Make crispy Moong Dal Pakoras at home with just a few simple ingredients. This easy gluten-free Indian snack works beautifully in the air fryer or deep fried the traditional way.
Rinse the moong dal under cold water until the water runs mostly clear. Place in a bowl with 1 cup water and soak for 3 to 4 hours. Drain completely and discard all the soaking water.
Drain the dal fully before grinding. Excess moisture is the most common cause of soft pakoras.
Preheat the air fryer to 360°F.
Add the drained dal, ginger, green chilies, and cumin seeds to the small jar of a high-speed blender. Pulse to a thick, coarse batter. The texture should be grainy, not smooth. Add 1 tablespoon of water only if needed to get the batter moving. Do not over-blend.
Batter consistency is key. Do not over-blend. A coarse, grainy batter produces crispy pakoras.
Transfer the batter to a bowl. Add salt, turmeric, red onion, and cilantro. Mix well to combine.
Spray the air fryer tray with cooking spray or use a parchment paper liner. Make small bite sized balls of batter and place them in the airfryer basket, slightly apart. Lightly spray the tops of the pakoras with oil.
Air fry at 360°F for 8 minutes. Open the air fryer and shake the basket. Spray with a little more oil. If making fried chilies, cut a vertical slit in each chili, add a pinch of salt inside the slit, and place them on top of the pakoras.

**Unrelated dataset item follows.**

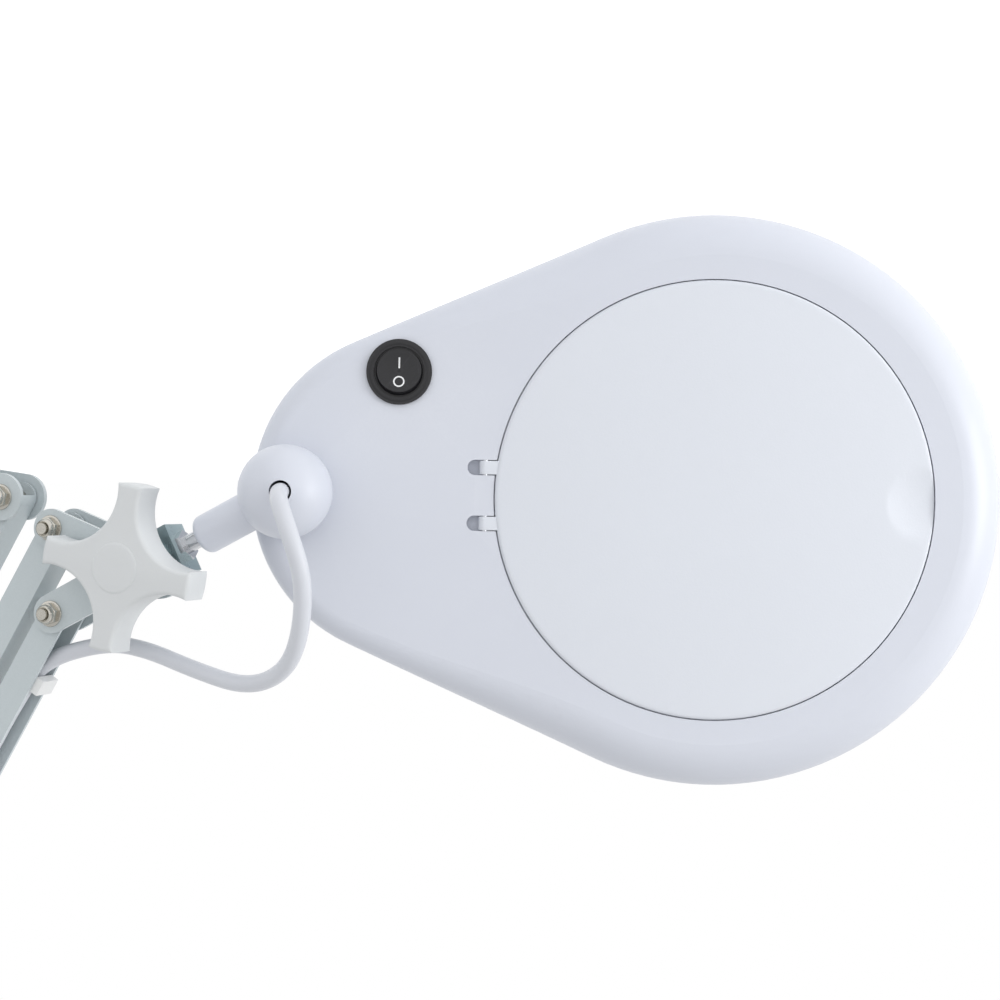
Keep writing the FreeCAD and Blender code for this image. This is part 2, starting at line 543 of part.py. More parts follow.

Cook for an additional 4 to 7 minutes until the pakoras are golden brown and crispy. Check at 4 minutes as air fryers vary. Serve immediately with Cilantro Mint Chutney.
Deep Frying Option
Heat 2 inches of oil to 350°F in a kadhai. Drop small round balls of batter into the oil in batches. Fry for 3 to 4 minutes, turning once, until golden brown on all sides. Drain on paper towels.